* begin *

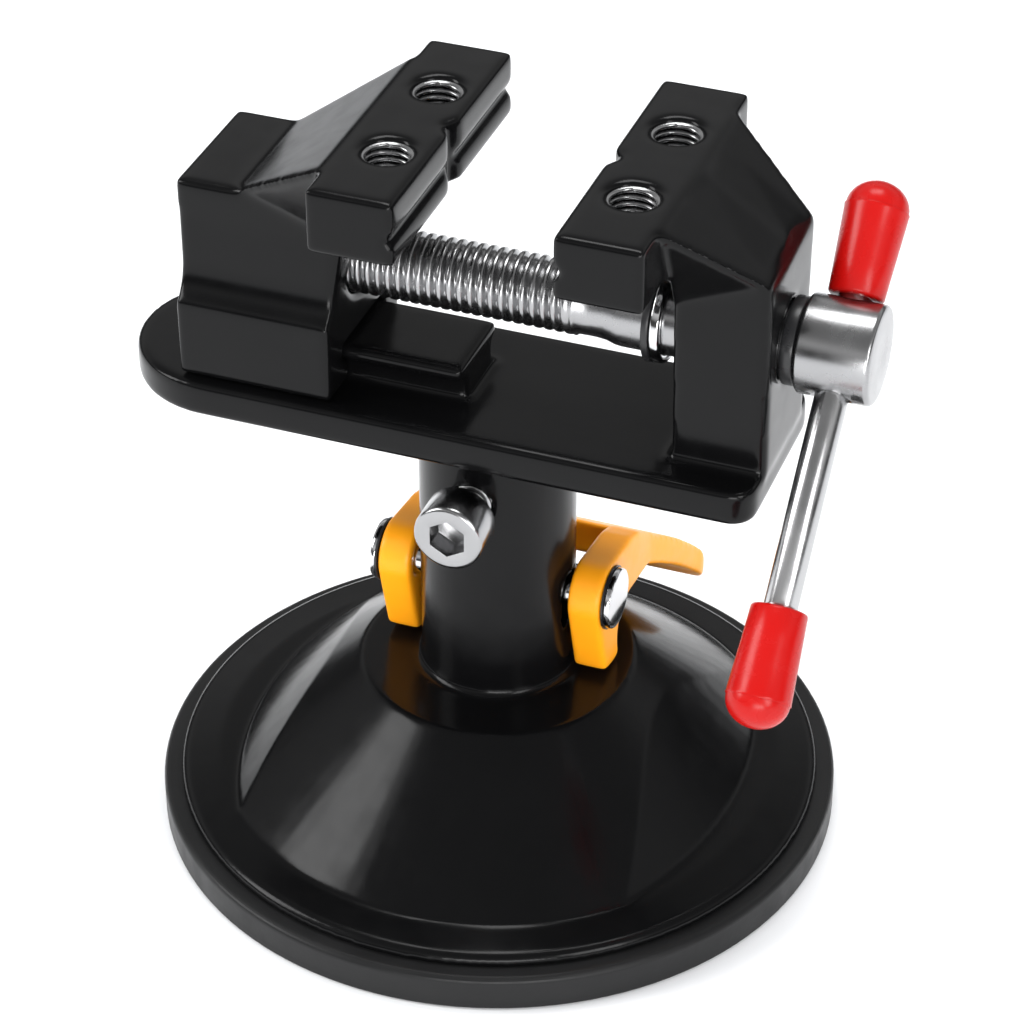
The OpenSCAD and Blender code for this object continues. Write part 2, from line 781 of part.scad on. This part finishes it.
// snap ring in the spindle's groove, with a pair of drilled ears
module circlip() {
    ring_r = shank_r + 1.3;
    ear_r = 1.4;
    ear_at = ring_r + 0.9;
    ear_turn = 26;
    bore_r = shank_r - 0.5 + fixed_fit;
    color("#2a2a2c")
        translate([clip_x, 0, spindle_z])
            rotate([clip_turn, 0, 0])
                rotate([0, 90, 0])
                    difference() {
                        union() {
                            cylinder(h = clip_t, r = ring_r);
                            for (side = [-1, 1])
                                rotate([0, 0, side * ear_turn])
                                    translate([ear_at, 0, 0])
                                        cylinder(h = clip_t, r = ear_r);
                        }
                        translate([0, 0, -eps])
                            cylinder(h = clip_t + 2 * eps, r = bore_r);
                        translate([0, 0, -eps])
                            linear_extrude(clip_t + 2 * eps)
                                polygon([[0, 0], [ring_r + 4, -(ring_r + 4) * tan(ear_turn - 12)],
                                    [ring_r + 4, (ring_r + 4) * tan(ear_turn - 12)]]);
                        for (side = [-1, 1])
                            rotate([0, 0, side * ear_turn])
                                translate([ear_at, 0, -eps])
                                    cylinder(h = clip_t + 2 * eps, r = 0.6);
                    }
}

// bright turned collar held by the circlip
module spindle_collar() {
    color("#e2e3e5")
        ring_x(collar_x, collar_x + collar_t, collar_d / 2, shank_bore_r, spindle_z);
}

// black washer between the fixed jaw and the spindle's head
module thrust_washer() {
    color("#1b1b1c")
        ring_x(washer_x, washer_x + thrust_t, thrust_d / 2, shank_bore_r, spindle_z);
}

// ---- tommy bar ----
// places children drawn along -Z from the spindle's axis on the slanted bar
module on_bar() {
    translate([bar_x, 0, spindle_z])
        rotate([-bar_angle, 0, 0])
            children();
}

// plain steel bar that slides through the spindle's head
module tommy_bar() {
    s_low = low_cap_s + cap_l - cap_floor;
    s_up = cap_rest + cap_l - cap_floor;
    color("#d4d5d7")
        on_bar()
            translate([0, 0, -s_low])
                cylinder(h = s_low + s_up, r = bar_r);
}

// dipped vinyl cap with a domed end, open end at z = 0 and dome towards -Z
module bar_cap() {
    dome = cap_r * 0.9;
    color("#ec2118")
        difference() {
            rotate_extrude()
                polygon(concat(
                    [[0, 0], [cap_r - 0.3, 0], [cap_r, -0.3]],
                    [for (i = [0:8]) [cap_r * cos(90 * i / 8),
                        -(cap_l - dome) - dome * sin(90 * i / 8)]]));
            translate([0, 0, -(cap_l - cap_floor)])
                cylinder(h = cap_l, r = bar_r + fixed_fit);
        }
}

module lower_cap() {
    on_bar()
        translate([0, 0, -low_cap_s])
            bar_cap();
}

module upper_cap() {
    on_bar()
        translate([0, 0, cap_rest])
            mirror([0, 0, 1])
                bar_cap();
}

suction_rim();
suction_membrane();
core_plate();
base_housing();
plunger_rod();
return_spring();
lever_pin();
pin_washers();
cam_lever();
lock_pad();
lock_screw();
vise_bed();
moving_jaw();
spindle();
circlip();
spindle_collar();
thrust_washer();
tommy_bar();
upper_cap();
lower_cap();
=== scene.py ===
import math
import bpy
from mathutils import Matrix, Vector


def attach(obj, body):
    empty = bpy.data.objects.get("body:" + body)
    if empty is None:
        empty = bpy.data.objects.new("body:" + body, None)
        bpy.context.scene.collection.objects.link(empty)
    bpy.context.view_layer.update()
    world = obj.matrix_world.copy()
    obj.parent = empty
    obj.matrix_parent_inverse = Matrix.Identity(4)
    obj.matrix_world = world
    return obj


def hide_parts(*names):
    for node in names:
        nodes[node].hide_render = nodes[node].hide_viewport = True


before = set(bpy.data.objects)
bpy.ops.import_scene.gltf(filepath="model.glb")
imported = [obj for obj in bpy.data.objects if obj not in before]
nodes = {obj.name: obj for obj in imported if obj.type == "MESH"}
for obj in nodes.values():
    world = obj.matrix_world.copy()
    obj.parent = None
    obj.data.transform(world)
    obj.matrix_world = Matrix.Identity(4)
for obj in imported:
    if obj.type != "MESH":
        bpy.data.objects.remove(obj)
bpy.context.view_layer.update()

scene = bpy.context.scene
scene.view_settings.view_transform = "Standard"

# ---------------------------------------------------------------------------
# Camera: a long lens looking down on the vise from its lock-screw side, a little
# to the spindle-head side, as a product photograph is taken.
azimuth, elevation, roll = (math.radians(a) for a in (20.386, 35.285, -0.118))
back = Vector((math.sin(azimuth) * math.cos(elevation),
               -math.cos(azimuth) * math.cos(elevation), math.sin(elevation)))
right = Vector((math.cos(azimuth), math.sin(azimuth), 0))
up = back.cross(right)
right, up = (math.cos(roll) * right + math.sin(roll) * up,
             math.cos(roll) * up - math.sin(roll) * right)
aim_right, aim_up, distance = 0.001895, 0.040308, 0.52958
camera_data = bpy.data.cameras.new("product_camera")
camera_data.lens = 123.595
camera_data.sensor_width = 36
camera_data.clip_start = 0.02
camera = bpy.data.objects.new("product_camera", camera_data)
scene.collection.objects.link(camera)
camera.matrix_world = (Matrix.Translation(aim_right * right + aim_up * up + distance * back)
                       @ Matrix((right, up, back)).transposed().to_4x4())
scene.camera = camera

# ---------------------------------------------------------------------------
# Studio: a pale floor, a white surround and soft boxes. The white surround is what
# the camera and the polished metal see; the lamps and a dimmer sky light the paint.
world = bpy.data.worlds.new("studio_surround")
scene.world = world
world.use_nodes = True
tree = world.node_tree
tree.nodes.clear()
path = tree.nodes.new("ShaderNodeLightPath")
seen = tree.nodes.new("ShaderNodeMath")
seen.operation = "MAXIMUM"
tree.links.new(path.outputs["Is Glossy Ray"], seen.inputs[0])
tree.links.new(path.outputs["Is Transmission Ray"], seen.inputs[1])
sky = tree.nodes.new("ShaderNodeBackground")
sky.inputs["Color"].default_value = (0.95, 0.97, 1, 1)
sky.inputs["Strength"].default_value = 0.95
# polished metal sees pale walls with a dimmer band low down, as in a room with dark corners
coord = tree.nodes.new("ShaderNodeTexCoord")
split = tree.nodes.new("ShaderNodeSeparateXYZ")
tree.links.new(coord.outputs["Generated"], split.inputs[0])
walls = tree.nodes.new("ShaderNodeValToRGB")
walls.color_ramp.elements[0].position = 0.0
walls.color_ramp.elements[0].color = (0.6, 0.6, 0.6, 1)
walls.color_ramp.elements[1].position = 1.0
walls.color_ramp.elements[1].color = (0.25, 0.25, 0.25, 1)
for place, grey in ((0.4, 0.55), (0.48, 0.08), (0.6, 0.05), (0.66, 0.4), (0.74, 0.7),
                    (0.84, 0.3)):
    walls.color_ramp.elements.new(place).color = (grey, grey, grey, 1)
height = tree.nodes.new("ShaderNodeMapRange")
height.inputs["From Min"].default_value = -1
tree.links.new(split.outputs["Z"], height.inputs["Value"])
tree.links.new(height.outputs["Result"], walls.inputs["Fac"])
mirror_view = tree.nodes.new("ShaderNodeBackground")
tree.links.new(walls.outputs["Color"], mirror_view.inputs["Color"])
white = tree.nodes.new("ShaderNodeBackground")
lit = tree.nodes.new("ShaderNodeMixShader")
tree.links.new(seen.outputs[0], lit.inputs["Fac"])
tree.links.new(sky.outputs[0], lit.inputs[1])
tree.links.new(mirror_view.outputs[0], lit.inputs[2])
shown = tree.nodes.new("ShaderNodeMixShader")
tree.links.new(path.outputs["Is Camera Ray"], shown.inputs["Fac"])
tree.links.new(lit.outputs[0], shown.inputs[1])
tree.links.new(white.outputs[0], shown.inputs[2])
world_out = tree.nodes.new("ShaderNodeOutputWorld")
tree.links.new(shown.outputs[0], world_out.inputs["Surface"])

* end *

• _What is required_:
Write out only the lines that run from the line containing "suction_rim();" through the line containing "obj.parent = empty", both included, exactly as they appear above.

• _Task result_:
suction_rim();
suction_membrane();
core_plate();
base_housing();
plunger_rod();
return_spring();
lever_pin();
pin_washers();
cam_lever();
lock_pad();
lock_screw();
vise_bed();
moving_jaw();
spindle();
circlip();
spindle_collar();
thrust_washer();
tommy_bar();
upper_cap();
lower_cap();
=== scene.py ===
import math
import bpy
from mathutils import Matrix, Vector


def attach(obj, body):
    empty = bpy.data.objects.get("body:" + body)
    if empty is None:
        empty = bpy.data.objects.new("body:" + body, None)
        bpy.context.scene.collection.objects.link(empty)
    bpy.context.view_layer.update()
    world = obj.matrix_world.copy()
    obj.parent = empty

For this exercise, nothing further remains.